From a broader industry perspective, the Meta scandal highlights a systemic tension within the AI sector: the need for massive datasets versus the right to individual privacy. To remain competitive with rivals like Apple and Google, Meta must continuously refine its AI’s ability to understand the physical world. This requires high-quality, human-labeled data that covers a wide range of real-world scenarios. However, the current model of exporting this task to low-wage jurisdictions with fewer regulatory hurdles is becoming increasingly untenable. If the European Commission moves to tighten the rules on AI data labeling, it could force a radical shift in how these technologies are developed, potentially moving toward "on-device" processing where data never leaves the user’s hardware. While this would be a victory for privacy, it would also represent a significant technical hurdle for companies that currently rely on the power of the cloud.

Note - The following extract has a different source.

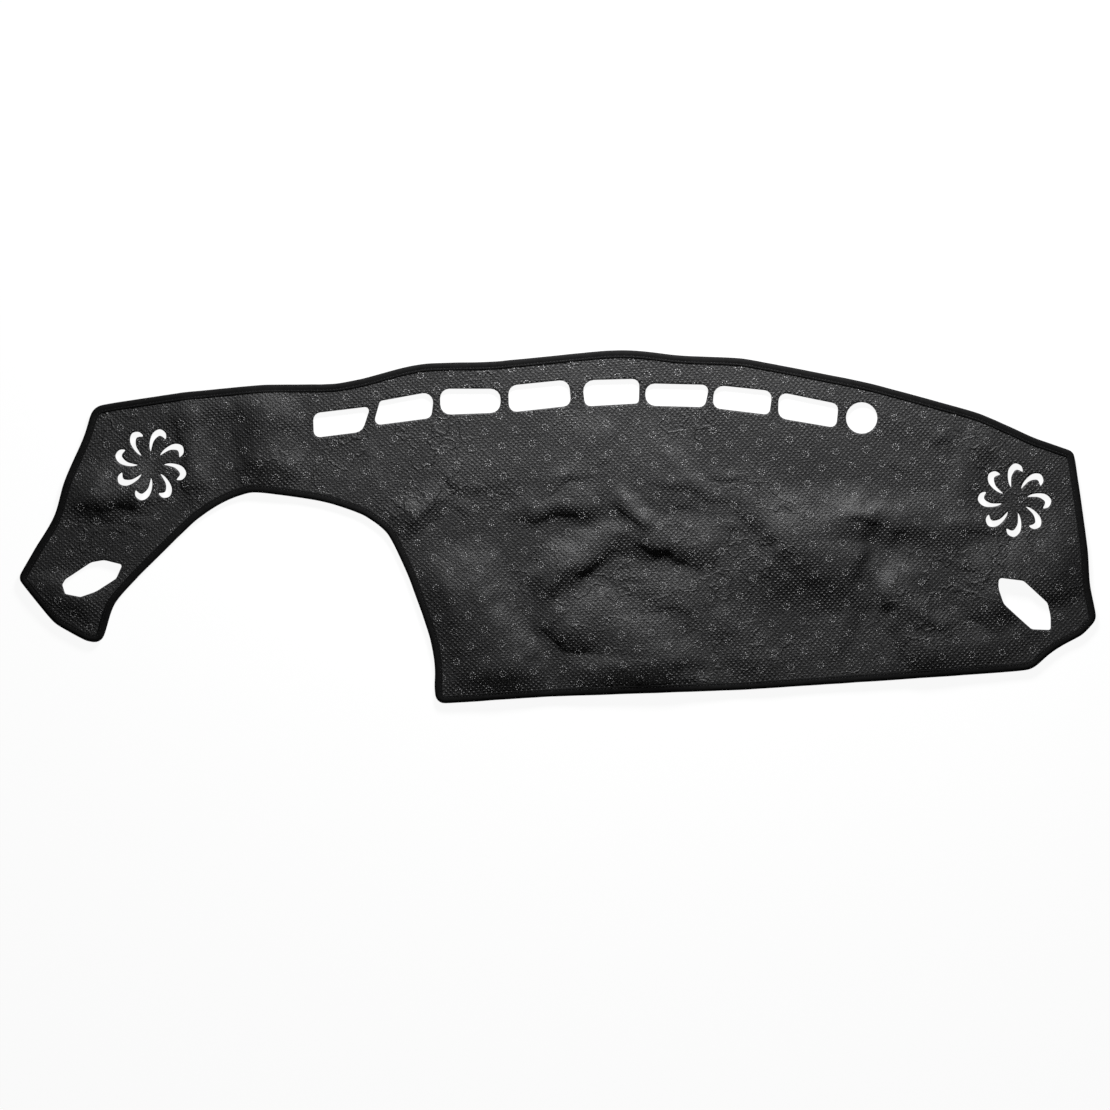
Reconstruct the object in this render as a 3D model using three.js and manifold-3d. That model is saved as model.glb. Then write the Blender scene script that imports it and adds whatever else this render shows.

The fallout from the Kenyan data labeling revelations is likely to define the next phase of wearable AI regulation. For years, tech companies have benefited from a lack of specific laws governing the intersection of AI, cameras, and person-to-person interaction in the physical world. That era of ambiguity is rapidly ending. As consumer trust wavers, the industry faces a choice: double down on opaque data pipelines that prioritize rapid development, or embrace a more transparent, privacy-first model that grants users genuine control over their digital footprint. For Meta, the stakes are particularly high. After spending years trying to rehabilitate its image following the Cambridge Analytica scandal, the company now finds itself defending the very core of its next-generation hardware strategy against charges that it has once again prioritized growth over the fundamental rights of its users.
The final outcome of this controversy will likely hinge on the findings of the Irish Data Protection Commission and other national watchdogs across Europe. If they determine that Meta’s "privacy by design" is more of a marketing slogan than a technical reality, it could trigger a series of cascading legal challenges that fundamentally alter the landscape of the AI industry. Beyond the legalities, there is the enduring question of the human cost. As long as the world’s most advanced AI systems require the invisible labor of workers in Nairobi to function, the industry will remain haunted by the ethical contradictions of the digital age. The vision of a future where AI understands our every need is enticing to many, but the current reality—where that understanding is built on the backs of underpaid workers viewing our most private moments—is a price that many consumers and regulators may ultimately find too high to pay.